Founded in 2001 by Waterloo Region business leader and philanthropist Lyle Hallman and

by elementary school principal Lynda Silvester, both since deceased, Strong Start is a community project working to ensure all children have the chance to learn to read. Literacy skills, the organization says, are the strongest indicator of a child’s future success in life. It is also operating programs in 13 Wellington County schools and is spreading across southern Ontario.

Hall says she had heard about Strong Start and its success rate, so when Taylor’s senior kindergarten teacher identified Taylor as a good candidate for the program, Hall didn’t hesitate to give her consent.

“I’m so glad they flagged her for it,” she says.

“You don’t want to see your kids fail, though I know failing is part of the growing and learning process, but at a young age and especially when it comes to something as fundamental as reading, you don’t want them to feel like they can’t do it.”

Initially, Hall says, she felt like she must have done something wrong when she was helping Taylor learn the alphabet at home.

“I wasn’t even sure I was pronouncing things properly — so much of our language is slang,” she says. “And then try explaining to a child why a ‘ph’ doesn’t make a ‘p’ sound, like in ‘pot.’ It was frustrating for both of us.”

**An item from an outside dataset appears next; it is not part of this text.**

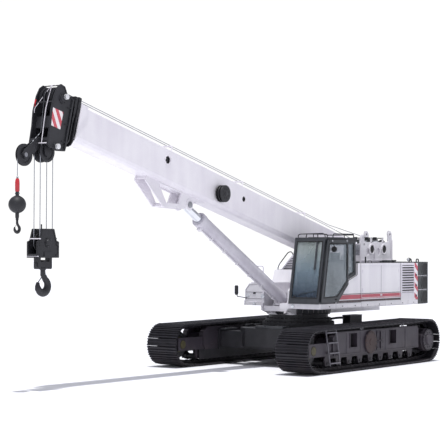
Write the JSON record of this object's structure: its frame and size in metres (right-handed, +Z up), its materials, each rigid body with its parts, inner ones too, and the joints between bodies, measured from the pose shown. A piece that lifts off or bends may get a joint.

Early in the spring of 2010, Taylor started getting help through Strong Start’s chief program, called Letters, Sounds and Words. This 10-week course is designed to provide extra help to kindergarten and Grade 1 students, as identified by their teachers, who are showing signs of literacy struggle.

The students work one-on-one with a volunteer coach in their own school for half an hour at a time, two to three times a week.

“I’d get to leave class,” Taylor says excitedly. “We’d go into the French room, sometimes the library and play games!”

Rhonda Barr, the Strong Start site co-ordinator at Silverheights Public School, worked with Taylor for the entire Letters, Sounds and Words project as her volunteer coach.

“She was a lot of fun, always happy and laughing,” says Barr. “Taylor is one of those perfect target children. All she needed was a little extra attention, a little one-on-one time with someone other than Mom and Dad, and boom — she just took off with her reading.”

Hall agrees the parent-child relationship just wasn’t working the best when it came to pushing Taylor to read.

“Kids don’t want to always learn with their parents. The dynamic is different . . . and she didn’t want to learn from Kaleigh, her older sister, either. We don’t have the same technique as the Strong Start volunteers — there’s such good, intensive training, so they really know what they’re doing — and they make it fun.”

Defeating Barr — who was “awesome,” says Taylor — at the games they played was one the young girl’s favourite parts of Strong Start.

“I’d always win when we’d play tick-tac-toe,” Taylor grins. “It felt good.”

She also enjoyed playing the board game Guess Who, which helped her to recognize her upper and lower case letters.

Barr, who has been working with Strong Start for five years, says all of the students like to beat her at games — Letter Bingo seems to be the most popular — and they are a diverting way of encouraging the children to practise their letters and sounds through various repetitions.

But Strong Start isn’t just about games. The children also read books as much as possible and make a personalized ring of cue cards, one for every letter of the alphabet, for each child to take home and practise.

“Every time you said the letter right, you’d get a gold star stamp on the card,” says Taylor. “And sometimes Barbie stickers.”

After only a week or so in the program, Taylor was coming home saying letters and sounds at every opportunity.

“We’d be at the grocery store and she’d be pointing out every ‘W’ she could find,” laughs Hall. “It was something she could boast about now; she understood it and felt good about it.”

Taylor’s teacher also started to notice a difference and told Hall that Taylor was putting up her hand in class more often.

“She’s never been an overly shy child, but when it came to doing something with reading, before Strong Start, she’d put her head down and shy away a bit.”

Taylor even began to help her five-year-old brother, Iain, who was a delayed talker, to learn his letters. She taught her parents a few things, too.

“I would never have guessed to teach her to make the ‘F’ sound by putting your teeth on your bottom lip,” says Hall. “It was just amazing to see her fly with Strong Start.”

Without Strong Start, Hall says, she doesn’t know what she’d have done.

“It’d have really been a battle,” she says. “It would have come down to Jason and I really pushing her to practice and I know she’d have been overly frustrated.”

Now, a year later, when Taylor’s not getting her green soccer jersey dirty, dressing up her Barbie dolls, wiggling loose her baby teeth, or bike riding, you can bet that she’s reading.

“I like reading by myself,” says Taylor. “I really like Green Eggs and Ham. That’s my favourite book.”